▶ _AVAILABLE DATA_
=====

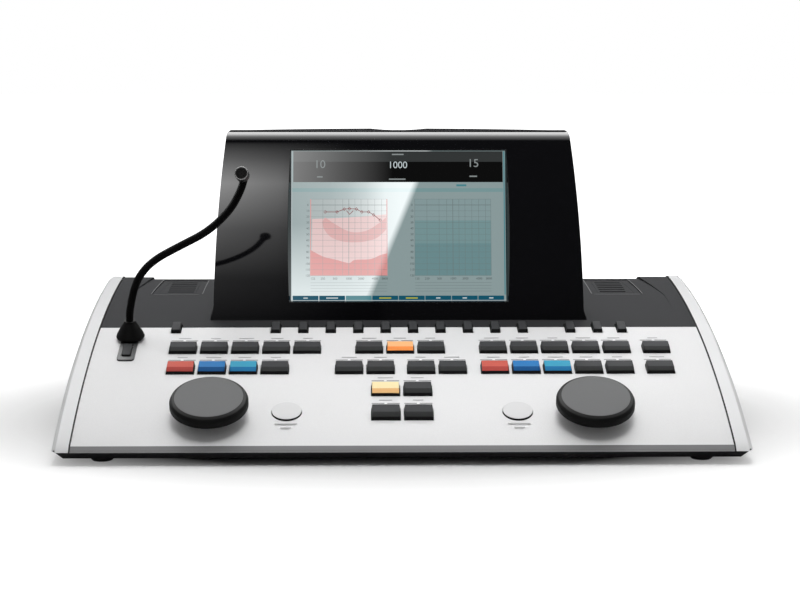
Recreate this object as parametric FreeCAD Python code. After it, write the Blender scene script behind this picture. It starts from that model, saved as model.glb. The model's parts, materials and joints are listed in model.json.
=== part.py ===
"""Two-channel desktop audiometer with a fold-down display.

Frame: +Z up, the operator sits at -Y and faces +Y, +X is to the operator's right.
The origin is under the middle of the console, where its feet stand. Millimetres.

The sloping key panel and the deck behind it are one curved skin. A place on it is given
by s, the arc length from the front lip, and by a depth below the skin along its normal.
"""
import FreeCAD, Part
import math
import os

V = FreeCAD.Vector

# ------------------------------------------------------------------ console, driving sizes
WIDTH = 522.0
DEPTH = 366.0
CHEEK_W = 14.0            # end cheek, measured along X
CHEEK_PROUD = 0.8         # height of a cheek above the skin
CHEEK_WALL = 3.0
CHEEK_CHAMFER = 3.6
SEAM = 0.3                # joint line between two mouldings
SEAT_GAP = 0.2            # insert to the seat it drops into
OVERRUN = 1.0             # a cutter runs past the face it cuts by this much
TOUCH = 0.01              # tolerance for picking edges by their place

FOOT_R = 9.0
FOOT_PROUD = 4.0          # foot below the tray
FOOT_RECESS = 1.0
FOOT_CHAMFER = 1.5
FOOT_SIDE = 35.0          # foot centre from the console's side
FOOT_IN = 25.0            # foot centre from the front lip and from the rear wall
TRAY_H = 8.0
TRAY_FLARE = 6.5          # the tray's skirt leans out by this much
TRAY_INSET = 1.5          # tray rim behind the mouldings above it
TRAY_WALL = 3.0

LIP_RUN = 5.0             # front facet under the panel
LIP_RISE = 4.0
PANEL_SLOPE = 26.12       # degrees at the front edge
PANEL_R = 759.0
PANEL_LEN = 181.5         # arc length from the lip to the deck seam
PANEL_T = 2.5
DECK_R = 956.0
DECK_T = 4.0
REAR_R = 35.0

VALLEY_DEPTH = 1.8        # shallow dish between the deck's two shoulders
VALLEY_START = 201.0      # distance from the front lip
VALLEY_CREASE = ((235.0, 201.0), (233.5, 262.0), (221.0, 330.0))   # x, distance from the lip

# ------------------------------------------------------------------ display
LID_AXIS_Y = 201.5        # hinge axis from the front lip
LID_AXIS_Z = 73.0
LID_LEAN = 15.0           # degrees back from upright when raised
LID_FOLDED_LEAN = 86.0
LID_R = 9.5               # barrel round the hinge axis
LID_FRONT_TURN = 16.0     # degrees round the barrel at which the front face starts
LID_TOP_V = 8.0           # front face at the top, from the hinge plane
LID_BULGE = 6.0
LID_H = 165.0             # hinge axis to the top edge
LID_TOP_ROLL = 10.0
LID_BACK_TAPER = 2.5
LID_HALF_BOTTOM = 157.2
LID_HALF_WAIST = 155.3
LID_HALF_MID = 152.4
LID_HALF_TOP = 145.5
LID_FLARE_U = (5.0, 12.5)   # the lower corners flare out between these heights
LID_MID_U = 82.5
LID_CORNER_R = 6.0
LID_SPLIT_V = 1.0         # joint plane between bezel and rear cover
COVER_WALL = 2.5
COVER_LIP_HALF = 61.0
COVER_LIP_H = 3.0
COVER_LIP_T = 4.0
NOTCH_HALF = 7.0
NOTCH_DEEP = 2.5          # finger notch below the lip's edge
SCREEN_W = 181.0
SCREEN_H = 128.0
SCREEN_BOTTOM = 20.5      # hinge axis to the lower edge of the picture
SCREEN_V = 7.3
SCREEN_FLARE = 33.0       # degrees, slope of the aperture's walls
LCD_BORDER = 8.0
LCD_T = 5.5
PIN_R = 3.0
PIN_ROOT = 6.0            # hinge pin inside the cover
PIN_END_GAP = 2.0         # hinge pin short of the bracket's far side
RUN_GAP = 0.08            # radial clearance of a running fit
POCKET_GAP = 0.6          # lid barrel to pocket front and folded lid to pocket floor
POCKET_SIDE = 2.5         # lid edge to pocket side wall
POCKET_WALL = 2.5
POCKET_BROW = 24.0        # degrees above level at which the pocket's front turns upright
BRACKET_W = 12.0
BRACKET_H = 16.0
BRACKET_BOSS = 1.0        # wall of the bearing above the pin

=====

▶ _GIVEN REQUEST_
Quote the data above verbatim from its first line to the line that includes "a fold-down display.", with both boundary lines retained.

▶ _PROBLEM SOLUTION_
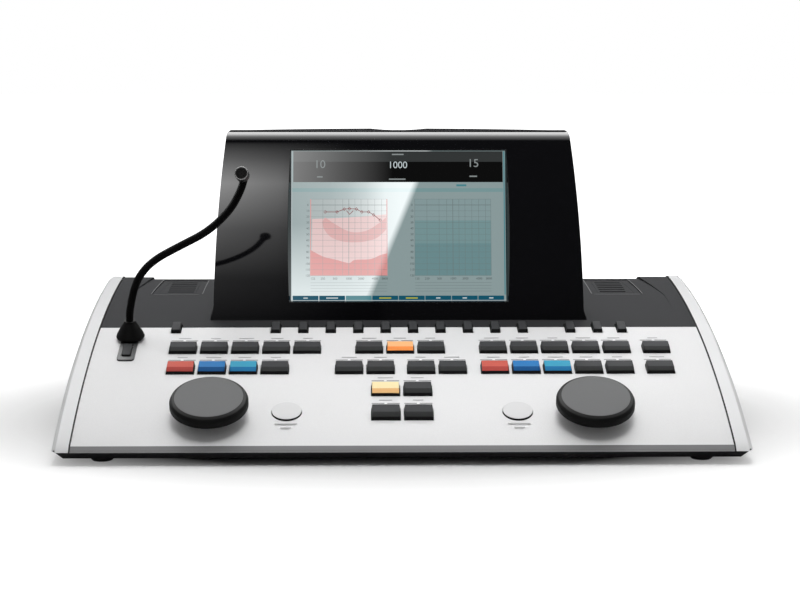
Recreate this object as parametric FreeCAD Python code. After it, write the Blender scene script behind this picture. It starts from that model, saved as model.glb. The model's parts, materials and joints are listed in model.json.
=== part.py ===
"""Two-channel desktop audiometer with a fold-down display.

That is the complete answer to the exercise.